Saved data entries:

--- Begin ---

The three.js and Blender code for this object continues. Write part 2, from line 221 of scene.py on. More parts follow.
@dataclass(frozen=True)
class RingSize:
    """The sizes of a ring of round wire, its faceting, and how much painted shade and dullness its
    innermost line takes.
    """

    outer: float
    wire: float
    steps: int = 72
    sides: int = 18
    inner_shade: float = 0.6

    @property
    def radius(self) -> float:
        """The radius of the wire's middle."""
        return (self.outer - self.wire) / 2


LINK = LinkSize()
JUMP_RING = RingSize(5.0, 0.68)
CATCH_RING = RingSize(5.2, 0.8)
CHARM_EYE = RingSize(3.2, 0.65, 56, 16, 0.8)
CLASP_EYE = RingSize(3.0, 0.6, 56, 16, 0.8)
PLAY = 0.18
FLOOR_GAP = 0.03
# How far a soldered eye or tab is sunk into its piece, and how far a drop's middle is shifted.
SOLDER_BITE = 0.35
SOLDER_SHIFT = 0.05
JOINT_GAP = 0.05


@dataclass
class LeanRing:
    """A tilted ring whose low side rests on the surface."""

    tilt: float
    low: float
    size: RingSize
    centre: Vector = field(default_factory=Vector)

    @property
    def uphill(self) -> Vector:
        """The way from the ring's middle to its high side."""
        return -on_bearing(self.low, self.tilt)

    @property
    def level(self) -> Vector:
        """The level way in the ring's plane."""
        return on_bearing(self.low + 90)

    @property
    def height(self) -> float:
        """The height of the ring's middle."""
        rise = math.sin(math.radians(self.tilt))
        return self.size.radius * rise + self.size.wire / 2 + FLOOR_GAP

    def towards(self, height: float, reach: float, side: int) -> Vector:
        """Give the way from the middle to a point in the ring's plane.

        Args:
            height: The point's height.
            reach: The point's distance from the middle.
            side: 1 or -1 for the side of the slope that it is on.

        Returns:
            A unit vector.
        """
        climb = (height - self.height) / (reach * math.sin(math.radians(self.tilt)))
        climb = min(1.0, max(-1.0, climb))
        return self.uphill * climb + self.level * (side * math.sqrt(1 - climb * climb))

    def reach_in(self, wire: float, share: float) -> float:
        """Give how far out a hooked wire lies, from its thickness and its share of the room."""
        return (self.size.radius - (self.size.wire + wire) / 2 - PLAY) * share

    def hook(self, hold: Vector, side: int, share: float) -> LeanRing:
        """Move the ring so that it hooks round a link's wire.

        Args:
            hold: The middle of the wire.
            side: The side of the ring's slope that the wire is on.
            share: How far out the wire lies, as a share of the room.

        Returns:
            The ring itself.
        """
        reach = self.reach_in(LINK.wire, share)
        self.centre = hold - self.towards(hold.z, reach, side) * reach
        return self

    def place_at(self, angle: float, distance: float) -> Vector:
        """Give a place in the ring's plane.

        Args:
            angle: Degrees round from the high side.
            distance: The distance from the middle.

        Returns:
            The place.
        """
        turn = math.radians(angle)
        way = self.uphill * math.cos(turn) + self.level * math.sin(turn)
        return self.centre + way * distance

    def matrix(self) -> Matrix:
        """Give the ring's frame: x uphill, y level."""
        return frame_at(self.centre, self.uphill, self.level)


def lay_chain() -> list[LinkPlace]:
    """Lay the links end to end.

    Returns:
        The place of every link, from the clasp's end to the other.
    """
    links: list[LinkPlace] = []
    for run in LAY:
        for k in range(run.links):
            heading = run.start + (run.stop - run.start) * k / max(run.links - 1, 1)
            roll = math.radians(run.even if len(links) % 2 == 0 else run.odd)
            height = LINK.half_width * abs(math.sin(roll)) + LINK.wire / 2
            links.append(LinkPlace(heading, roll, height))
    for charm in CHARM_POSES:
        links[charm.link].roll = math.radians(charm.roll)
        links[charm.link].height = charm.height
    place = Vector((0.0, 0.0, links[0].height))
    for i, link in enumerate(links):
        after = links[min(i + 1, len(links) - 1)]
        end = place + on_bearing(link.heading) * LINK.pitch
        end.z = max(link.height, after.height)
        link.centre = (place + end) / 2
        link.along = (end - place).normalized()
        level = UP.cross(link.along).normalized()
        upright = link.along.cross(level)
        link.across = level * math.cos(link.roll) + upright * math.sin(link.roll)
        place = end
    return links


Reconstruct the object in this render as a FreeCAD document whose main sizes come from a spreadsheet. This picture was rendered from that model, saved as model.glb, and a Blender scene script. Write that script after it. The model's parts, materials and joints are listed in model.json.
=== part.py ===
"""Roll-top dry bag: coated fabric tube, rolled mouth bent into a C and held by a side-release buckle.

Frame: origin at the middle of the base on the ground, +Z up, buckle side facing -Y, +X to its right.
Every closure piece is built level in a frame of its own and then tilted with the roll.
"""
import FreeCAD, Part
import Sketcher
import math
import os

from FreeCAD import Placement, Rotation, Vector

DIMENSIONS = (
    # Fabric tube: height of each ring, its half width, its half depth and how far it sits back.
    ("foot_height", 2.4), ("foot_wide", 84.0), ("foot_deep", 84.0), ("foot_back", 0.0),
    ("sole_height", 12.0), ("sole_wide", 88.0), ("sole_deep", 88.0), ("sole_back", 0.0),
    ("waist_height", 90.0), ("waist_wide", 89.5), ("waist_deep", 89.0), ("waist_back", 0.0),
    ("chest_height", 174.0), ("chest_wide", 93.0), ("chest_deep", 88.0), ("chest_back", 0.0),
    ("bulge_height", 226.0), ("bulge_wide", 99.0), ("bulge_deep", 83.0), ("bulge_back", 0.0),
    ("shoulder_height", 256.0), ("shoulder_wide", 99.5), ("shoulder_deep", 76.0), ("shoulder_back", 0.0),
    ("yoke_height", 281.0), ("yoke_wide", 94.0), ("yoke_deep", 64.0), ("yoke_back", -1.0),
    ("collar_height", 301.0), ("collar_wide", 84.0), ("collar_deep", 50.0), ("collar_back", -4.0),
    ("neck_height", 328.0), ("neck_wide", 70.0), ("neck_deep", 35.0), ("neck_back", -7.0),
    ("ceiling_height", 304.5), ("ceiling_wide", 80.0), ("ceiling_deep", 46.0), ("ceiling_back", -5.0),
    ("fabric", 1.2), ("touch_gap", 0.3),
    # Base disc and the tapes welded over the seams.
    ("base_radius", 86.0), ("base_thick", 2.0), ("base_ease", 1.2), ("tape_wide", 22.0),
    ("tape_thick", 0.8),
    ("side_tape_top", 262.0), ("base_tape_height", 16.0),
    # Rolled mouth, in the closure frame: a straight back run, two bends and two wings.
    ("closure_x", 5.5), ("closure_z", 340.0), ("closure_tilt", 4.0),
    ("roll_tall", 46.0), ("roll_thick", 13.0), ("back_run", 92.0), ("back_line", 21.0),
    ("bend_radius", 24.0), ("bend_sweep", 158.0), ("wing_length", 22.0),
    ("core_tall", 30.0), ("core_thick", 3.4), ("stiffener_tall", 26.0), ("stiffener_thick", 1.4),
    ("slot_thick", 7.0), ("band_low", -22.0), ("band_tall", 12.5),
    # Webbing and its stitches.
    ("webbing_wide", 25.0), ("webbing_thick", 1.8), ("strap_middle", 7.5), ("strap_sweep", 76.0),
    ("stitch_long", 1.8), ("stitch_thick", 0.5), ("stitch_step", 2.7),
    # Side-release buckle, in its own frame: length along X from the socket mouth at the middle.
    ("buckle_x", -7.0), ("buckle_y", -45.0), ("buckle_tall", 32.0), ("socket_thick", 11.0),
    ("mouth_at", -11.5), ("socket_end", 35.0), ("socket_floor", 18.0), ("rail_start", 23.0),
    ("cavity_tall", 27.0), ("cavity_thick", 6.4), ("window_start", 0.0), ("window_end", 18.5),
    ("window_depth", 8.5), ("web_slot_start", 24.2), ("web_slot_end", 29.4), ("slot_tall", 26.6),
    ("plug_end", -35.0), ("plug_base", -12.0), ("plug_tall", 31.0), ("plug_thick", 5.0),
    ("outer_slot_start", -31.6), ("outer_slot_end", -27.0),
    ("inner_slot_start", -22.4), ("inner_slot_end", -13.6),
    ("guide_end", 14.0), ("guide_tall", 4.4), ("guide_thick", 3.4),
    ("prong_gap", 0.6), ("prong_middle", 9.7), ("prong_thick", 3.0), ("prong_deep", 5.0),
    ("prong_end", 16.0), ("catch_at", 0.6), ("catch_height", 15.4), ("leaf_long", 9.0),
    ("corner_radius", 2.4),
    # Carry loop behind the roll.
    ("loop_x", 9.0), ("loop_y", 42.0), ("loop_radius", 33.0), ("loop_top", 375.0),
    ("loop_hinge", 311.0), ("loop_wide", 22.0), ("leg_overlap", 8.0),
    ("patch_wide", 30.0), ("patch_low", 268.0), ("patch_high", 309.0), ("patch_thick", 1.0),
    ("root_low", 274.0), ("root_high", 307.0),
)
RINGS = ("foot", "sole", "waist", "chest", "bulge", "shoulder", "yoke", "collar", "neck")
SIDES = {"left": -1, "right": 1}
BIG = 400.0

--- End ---

What you should do:
Beginning at the first line above, repeat exactly until the line containing "return self.uphill *", which is included.

Answer to the problem:
The three.js and Blender code for this object continues. Write part 2, from line 221 of scene.py on. More parts follow.
@dataclass(frozen=True)
class RingSize:
    """The sizes of a ring of round wire, its faceting, and how much painted shade and dullness its
    innermost line takes.
    """

    outer: float
    wire: float
    steps: int = 72
    sides: int = 18
    inner_shade: float = 0.6

    @property
    def radius(self) -> float:
        """The radius of the wire's middle."""
        return (self.outer - self.wire) / 2


LINK = LinkSize()
JUMP_RING = RingSize(5.0, 0.68)
CATCH_RING = RingSize(5.2, 0.8)
CHARM_EYE = RingSize(3.2, 0.65, 56, 16, 0.8)
CLASP_EYE = RingSize(3.0, 0.6, 56, 16, 0.8)
PLAY = 0.18
FLOOR_GAP = 0.03
# How far a soldered eye or tab is sunk into its piece, and how far a drop's middle is shifted.
SOLDER_BITE = 0.35
SOLDER_SHIFT = 0.05
JOINT_GAP = 0.05


@dataclass
class LeanRing:
    """A tilted ring whose low side rests on the surface."""

    tilt: float
    low: float
    size: RingSize
    centre: Vector = field(default_factory=Vector)

    @property
    def uphill(self) -> Vector:
        """The way from the ring's middle to its high side."""
        return -on_bearing(self.low, self.tilt)

    @property
    def level(self) -> Vector:
        """The level way in the ring's plane."""
        return on_bearing(self.low + 90)

    @property
    def height(self) -> float:
        """The height of the ring's middle."""
        rise = math.sin(math.radians(self.tilt))
        return self.size.radius * rise + self.size.wire / 2 + FLOOR_GAP

    def towards(self, height: float, reach: float, side: int) -> Vector:
        """Give the way from the middle to a point in the ring's plane.

        Args:
            height: The point's height.
            reach: The point's distance from the middle.
            side: 1 or -1 for the side of the slope that it is on.

        Returns:
            A unit vector.
        """
        climb = (height - self.height) / (reach * math.sin(math.radians(self.tilt)))
        climb = min(1.0, max(-1.0, climb))
        return self.uphill * climb + self.level * (side * math.sqrt(1 - climb * climb))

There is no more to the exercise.